Still with me? Here’s the plan.
Let’s begin by listening to what
the book proclaims about itself.
Then I’ll show you what the
book truly expresses. Then you
can decide whether or not you
want to read it.
Okay, back to step one: what
does the book proclaim about
itself? I’m betting it will be something
nice. Funny how that
works.
The first paragraph of the
novel’s inner jacket: “An Extraordinary
fiction debut: a
large, stirring novel of suspense
that is, at the same time, a work
of brilliantly astute social observation.
The Emperor of Ocean
Park is set in two privileged
worlds: the upper crust African
American society of the eastern
seaboard—old families who
summer on Martha’s Vineyard—
and the inner circle of an Ivy
League law school.
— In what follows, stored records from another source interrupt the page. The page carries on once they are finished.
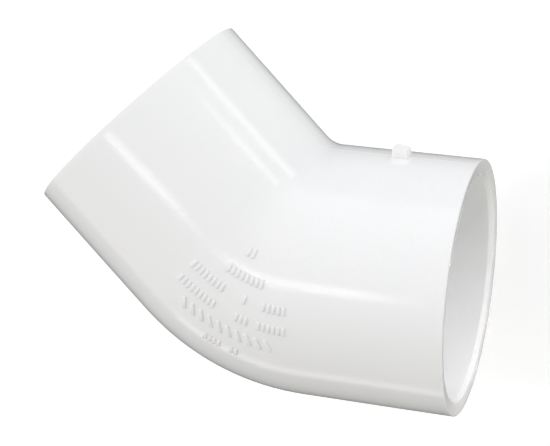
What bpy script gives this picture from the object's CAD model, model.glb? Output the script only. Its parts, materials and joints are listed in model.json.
import json
import math

import bmesh
import bpy
from mathutils import Matrix, Vector, noise


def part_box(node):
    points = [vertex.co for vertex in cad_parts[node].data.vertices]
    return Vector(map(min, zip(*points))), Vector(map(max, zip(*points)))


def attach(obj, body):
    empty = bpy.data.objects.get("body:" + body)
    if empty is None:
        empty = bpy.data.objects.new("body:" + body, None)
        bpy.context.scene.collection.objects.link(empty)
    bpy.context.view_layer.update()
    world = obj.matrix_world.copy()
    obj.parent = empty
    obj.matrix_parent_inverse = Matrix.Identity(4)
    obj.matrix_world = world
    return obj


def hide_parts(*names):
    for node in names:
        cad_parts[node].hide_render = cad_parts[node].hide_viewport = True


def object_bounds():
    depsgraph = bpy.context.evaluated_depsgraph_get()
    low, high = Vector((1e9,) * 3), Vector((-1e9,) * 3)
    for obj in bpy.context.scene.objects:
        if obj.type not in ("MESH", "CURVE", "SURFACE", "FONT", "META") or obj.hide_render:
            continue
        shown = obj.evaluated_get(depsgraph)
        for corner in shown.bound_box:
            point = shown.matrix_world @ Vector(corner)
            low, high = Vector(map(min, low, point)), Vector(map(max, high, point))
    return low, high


# White PVC pipe elbow, 45 degrees. Metres, in the frame of the CAD part: the origin is on socket B's axis at
# its pipe stop, +X out of socket B, the bend turns towards +Y, and the fitting lies on its side with +Z up.

MM = 0.001
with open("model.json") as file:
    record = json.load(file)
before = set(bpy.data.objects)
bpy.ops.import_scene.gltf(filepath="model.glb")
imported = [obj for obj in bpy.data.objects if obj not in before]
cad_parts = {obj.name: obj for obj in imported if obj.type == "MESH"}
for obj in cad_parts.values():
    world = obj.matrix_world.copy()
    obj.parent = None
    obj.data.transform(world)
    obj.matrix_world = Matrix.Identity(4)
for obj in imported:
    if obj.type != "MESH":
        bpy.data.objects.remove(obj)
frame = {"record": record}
cad_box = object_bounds()

# ---------------------------------------------------------------- sizes, from the frame
mouth_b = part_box("socket_b")[1].x                      # socket depth, as the pipe stop is at x = 0
outer_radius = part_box("socket_b")[1].z
mounts = {mount["name"]: mount for mount in frame["record"]["mounts"]}
stop_a = Vector(mounts["socket_a"]["pos_m"])
out_of_a = Vector(mounts["socket_a"]["axis"]).normalized()
turn = math.pi - math.atan2(out_of_a.y, out_of_a.x)    # change of direction of the pipe line
bend_radius = stop_a.length / (2 * math.sin(turn / 2))
bend_length = bend_radius * turn
up = Vector((0, 0, 1))
bend_centre = Vector((0, bend_radius, 0))

# The same values as the CAD model's
waterway_radius = 34.5 * MM
bore_radius = 36.56 * MM
lead_in_length = 2.0 * MM
lead_in_depth = 1.0 * MM
stub_length = 5.4 * MM
stub_depth = 6.0 * MM
stub_height = 3.4 * MM
stub_setback = 24.8 * MM
mark_height = 0.45 * MM
bar_length = 2.9 * MM
bar_width = 0.9 * MM
bar_pitch = 1.65 * MM
hatch_length = 4.7 * MM
hatch_width = 1.0 * MM
hatch_slant = math.radians(28)
hatch_pitch = 3.35 * MM


# ---------------------------------------------------------------- places on the elbow
def spoke(along):
    """Direction from the bend's centre to its centreline, along in radians round the bend from socket B."""
    return Vector((-math.sin(along), -math.cos(along), 0))


def centreline(s):
    """Point and heel-side direction at s metres along the centreline: 0 at pipe stop B, less in socket B."""
    if s <= 0:
        return Vector((-s, 0, 0)), spoke(0)
    if s < bend_length:
        heelward = spoke(s / bend_radius)
        return bend_centre + heelward * bend_radius, heelward
    return stop_a + out_of_a * (s - bend_length), spoke(turn)


def on_elbow(s, radius, lean):
    """Point at a distance from the centreline, lean in radians from the top towards the heel."""
    centre, heelward = centreline(s)
    return centre + (heelward * math.sin(lean) + up * math.cos(lean)) * radius


# ---------------------------------------------------------------- mesh helpers
def object_from(name, vertices, faces, smooth=True):
    """Mesh object with its faces turned outwards."""
    mesh = bpy.data.meshes.new(name)
    mesh.from_pydata([tuple(v) for v in vertices], [], faces)
    mesh.update()
    made = bmesh.new()
    made.from_mesh(mesh)
    bmesh.ops.recalc_face_normals(made, faces=made.faces)
    made.to_mesh(mesh)
    made.free()
    mesh.polygons.foreach_set("use_smooth", [smooth] * len(mesh.polygons))
    piece = bpy.data.objects.new(name, mesh)
    bpy.context.scene.collection.objects.link(piece)
    return piece


def loft(rings, first, closed_profile=False):
    """Quads between rings of equal size, numbered from vertex first."""
    size = len(rings[0])
    faces = []
    count = len(rings) if closed_profile else len(rings) - 1
    for i in range(count):
        here = first + i * size
        there = first + (i + 1) % len(rings) * size
        for j in range(size):
            k = (j + 1) % size
            faces.append((here + j, here + k, there + k, there + j))
    return faces


def corner(before, at, after, radius, steps):
    """Points of a round corner of that radius between two straight stretches of a profile."""
    before, at, after = Vector(before), Vector(at), Vector(after)
    u, v = (before - at).normalized(), (after - at).normalized()
    half = u.angle(v) / 2
    reach = radius / math.tan(half)
    middle = at + (u + v).normalized() * (radius / math.sin(half))
    start, end = at + u * reach - middle, at + v * reach - middle
    total = start.angle(end)
    return [
        middle + (start * math.sin(total * (1 - t)) + end * math.sin(total * t)) / math.sin(total)
        for t in (i / steps for i in range(steps + 1))
    ]


def rounded(profile, steps=5):
    """Closed profile of (position, radius, rounding) as points, with its corners rounded."""
    points = []
    for i, (x, y, rounding) in enumerate(profile):
        before = profile[i - 1][:2]
        after = profile[(i + 1) % len(profile)][:2]
        points += corner(before, (x, y), after, rounding, steps)
    return points


def filled(points, longest):
    """The closed profile with its long straight stretches divided evenly."""
    made = []
    for here, there in zip(points, points[1:] + points[:1]):
        parts = max(1, math.ceil((there - here).length / longest))
        made += [here.lerp(there, i / parts) for i in range(parts)]
    return made


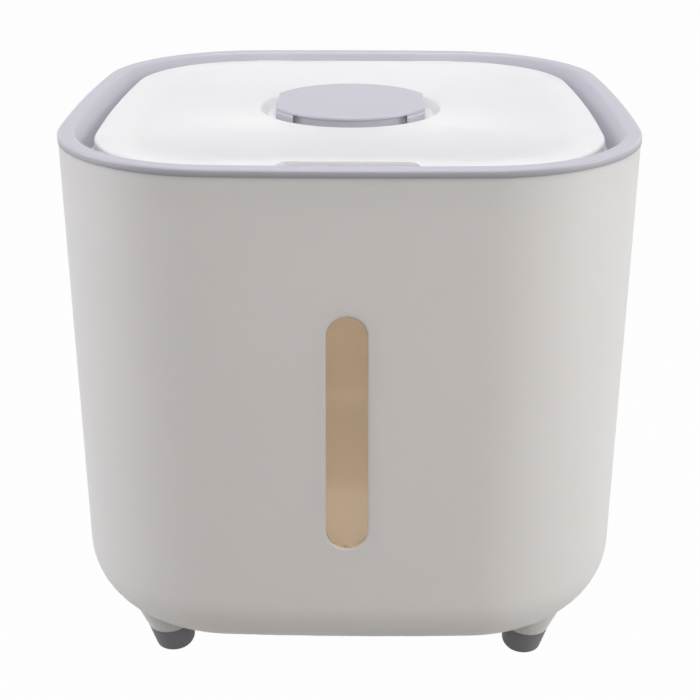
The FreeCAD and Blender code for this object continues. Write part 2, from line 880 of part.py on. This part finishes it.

It tells the
story of a complex family with a
single, seductive link to the
shadowlands of crime.”
Step two: Translation from
Publisher-ese to Reader-ese,
one thought at a time:
“An extraordinary fiction debut”
This was bound to be a true
statement, regardless of the actual
quality of the writing;
Stephen L. Carter, a professor at
Yale’s very own Law School, received
a record-smashing $4.2
million advance for two books –
the second book is yet to be
published. This is the largest
advance ever given to a first
time writer.
“novel of suspense”
I suppose it is. The narrator’s
father, one Oliver Garland, a
powerful judge, is now a dead
judge, and suspected
murdered.
All the
mystery, danger
and suspicions
that
could accompany
such a
plot, are here
for the savoring.
But this
doesn’t qualify
as a thriller—
it’s a slow read
at first, and
you’ll keep turning the pages
only if you’re into
the character development.
The Hardy
Boys style of ominous
or significant
ending to each chapter
doesn’t quite pull
the momentum of the
book along. Talcott
may well be concerned,
and then
even more concerned
and bewildered
as well—but
the reader is not
frightened, not convinced
there is any
impending doom for
a man who must last
another six hundred pages. The
one character with an immediately
compelling aura of peril is ... already dead from the start.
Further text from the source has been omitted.